Gartner's Definition

Gartner identifies digital immune systems as combining six practices:

  1. Observability: Deep visibility into system behavior
  2. AI-Augmented Testing: Intelligent, automated test generation
  3. Chaos Engineering: Deliberately injecting failures to build resilience
  4. Auto-Remediation: Self-healing capabilities
  5. Site Reliability Engineering (SRE): Reliability as a core engineering discipline
  6. Software Supply Chain Security: Protecting the development pipeline

Goal: Reduce downtime and defects by 80%, improve customer satisfaction, and maintain business continuity even during failures.

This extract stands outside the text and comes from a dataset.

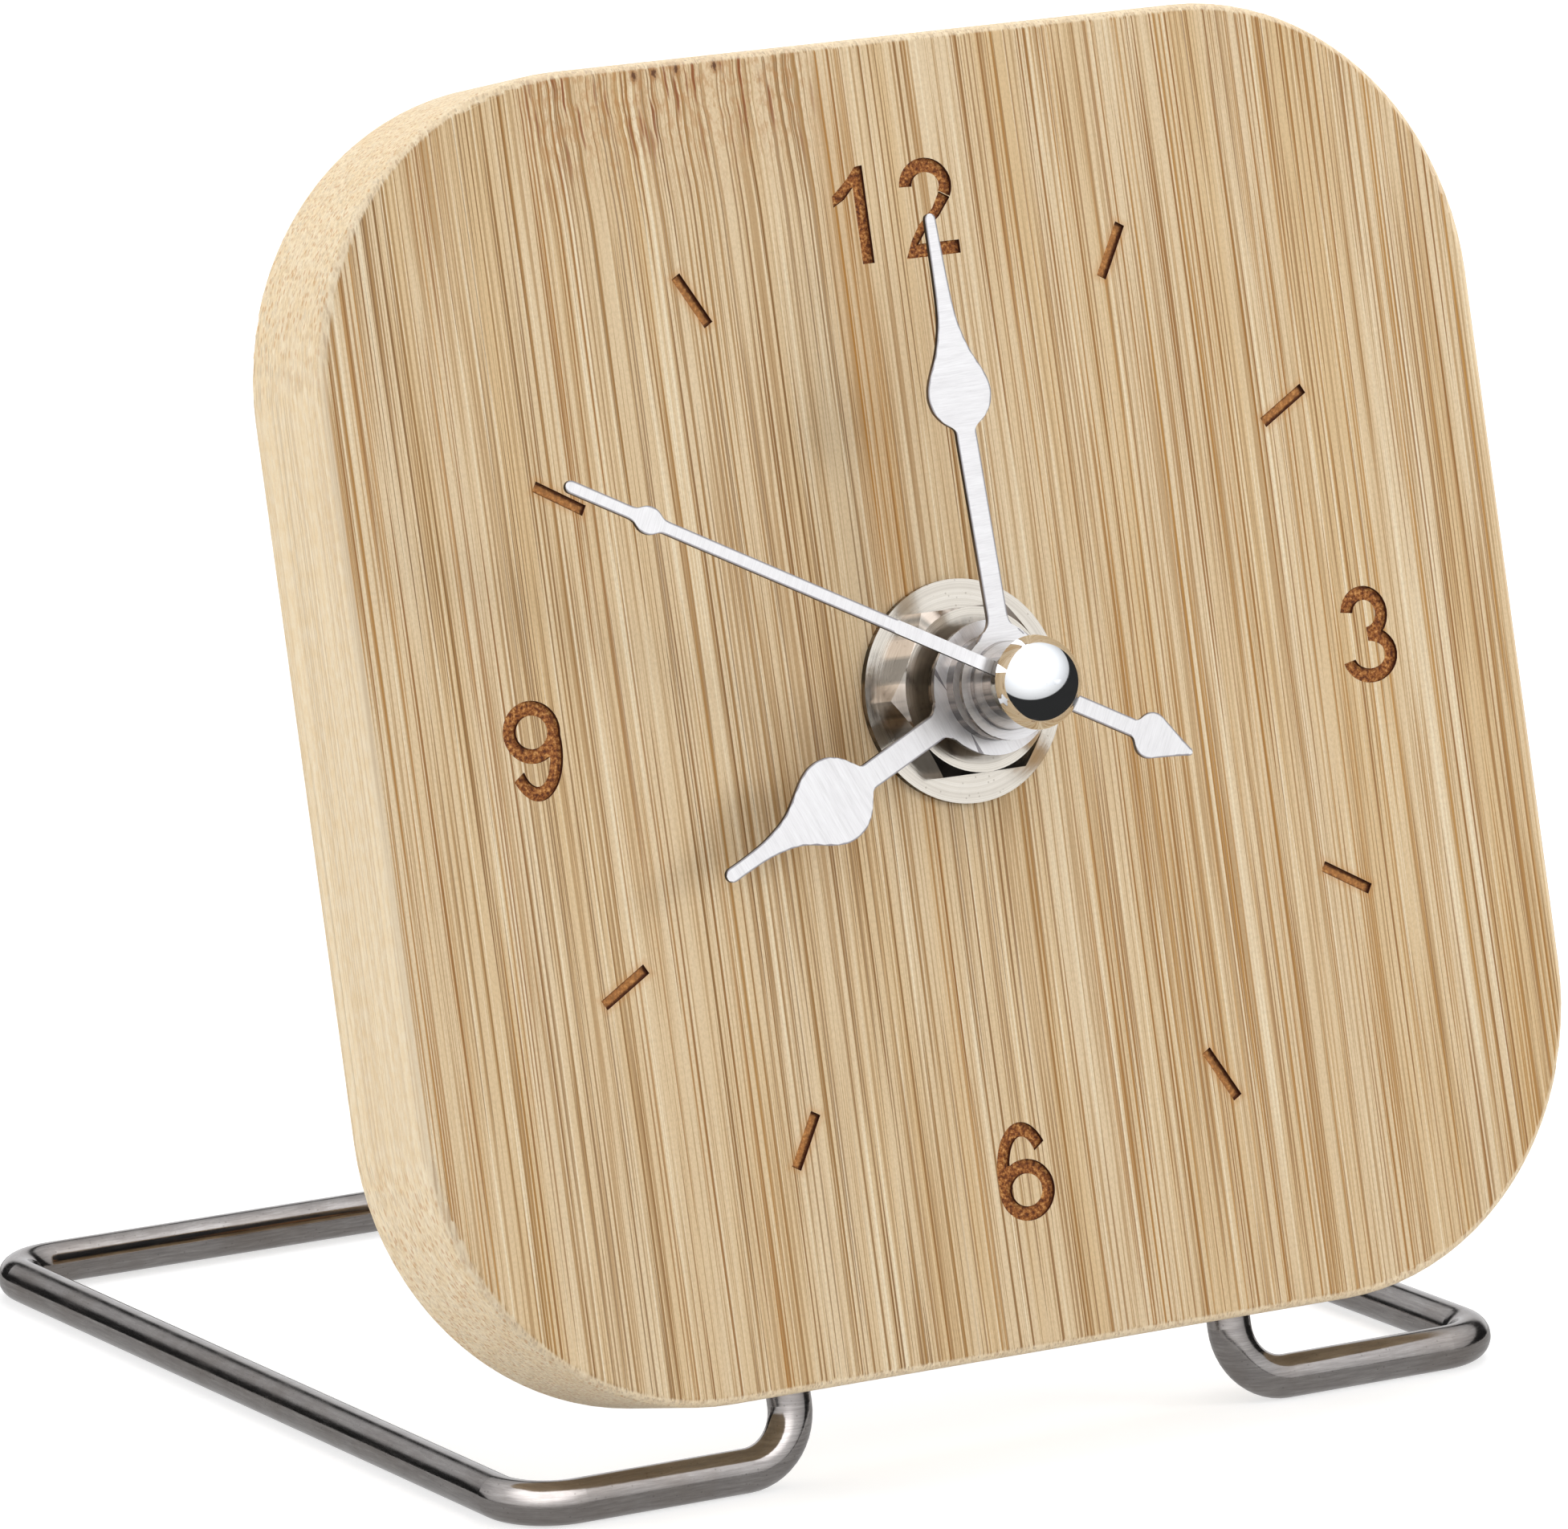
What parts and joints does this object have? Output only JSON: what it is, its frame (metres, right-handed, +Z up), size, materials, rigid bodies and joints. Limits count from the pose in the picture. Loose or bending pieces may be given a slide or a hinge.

Why Digital Immune Systems Matter in 2026

The Complexity Crisis

Modern applications face unprecedented challenges:

System Complexity

  • Microservices architectures with 50-500+ services
  • Multi-cloud and hybrid environments
  • Distributed data across multiple databases
  • Third-party API dependencies
  • Edge computing and IoT integration

Scale Requirements

  • Millions to billions of users
  • 24/7/365 availability expectations
  • Global distribution
  • Real-time performance demands
  • Elastic scaling needs

Failure Impact

  • $5,600 per minute average downtime cost
  • Reputation damage from outages
  • Regulatory compliance risks
  • Customer churn from poor experiences
  • Cascading failures in dependent systems

The Business Impact

Organizations with mature digital immune systems report:

Availability Improvements

  • 99.99%+ uptime achieved consistently
  • 80% reduction in customer-impacting incidents
  • 60% faster mean time to recovery (MTTR)
  • 70% fewer production defects

Cost Savings

  • 40% reduction in incident response costs
  • 50% decrease in emergency escalations
  • 30% less engineering time on firefighting
  • 25% reduction in infrastructure waste

Business Velocity

  • 3x faster feature deployment
  • 90% reduction in deployment-related incidents
  • Confidence to deploy anytime, even during peak traffic
  • Ability to experiment without fear of catastrophic failure

The Six Pillars of Digital Immune Systems

1. Observability: Seeing Inside Your Systems

Beyond Monitoring

Traditional monitoring answers "Is it working?" Observability answers "Why isn't it working?"

The Three Pillars:

Metrics: Quantitative measurements

  • Response times, error rates, throughput
  • Resource utilization (CPU, memory, disk)
  • Business metrics (orders, revenue, conversions)
  • SLI/SLO tracking

Logs: Discrete event records

  • Application logs
  • Security events
  • Audit trails
  • Error messages and stack traces

Traces: Request journey tracking

  • Distributed tracing across services
  • Request flow visualization
  • Latency attribution
  • Dependency mapping

Plus in 2026:

Profiles: Continuous profiling

  • CPU and memory profiling
  • Performance bottleneck identification
  • Resource optimization
  • Cost attribution

Real User Monitoring (RUM):

  • Actual user experience tracking
  • Geographic performance variations
  • Device and browser insights
  • Conversion funnel analysis

Leading Platforms:

  • Datadog (full-stack observability)
  • New Relic (unified observability)
  • Grafana Labs (open-source stack: Prometheus, Loki, Tempo, Pyroscope)
  • Honeycomb (high-cardinality observability)
  • Dynatrace (AI-powered observability)

2. AI-Augmented Testing: Smarter Quality Assurance

Evolution of Testing

Traditional Testing:

  • Manual test case creation
  • Fixed test suites
  • Limited coverage
  • Slow execution

AI-Augmented Testing:

  • Auto-generated test cases from user behavior
  • Intelligent test selection based on code changes
  • Self-healing tests that adapt to UI changes
  • Visual regression testing with AI
  • Performance anomaly detection

Techniques:

Shift-Left Testing:

  • Testing earlier in development lifecycle
  • Developer-driven testing
  • IDE-integrated testing
  • Pre-commit hooks

Shift-Right Testing:

  • Testing in production with real users
  • Feature flags and canary releases
  • A/B testing infrastructure
  • Synthetic monitoring

Continuous Testing:

  • Automated testing in CI/CD pipelines
  • Parallel test execution
  • Progressive deployment validation
  • Automated rollback triggers

Tools:

  • Mabl (AI-powered test automation)
  • Testim (self-healing tests)
  • Applitools (visual AI testing)
  • Launchable (predictive test selection)
  • ProdPerfect (automated E2E testing from user analytics)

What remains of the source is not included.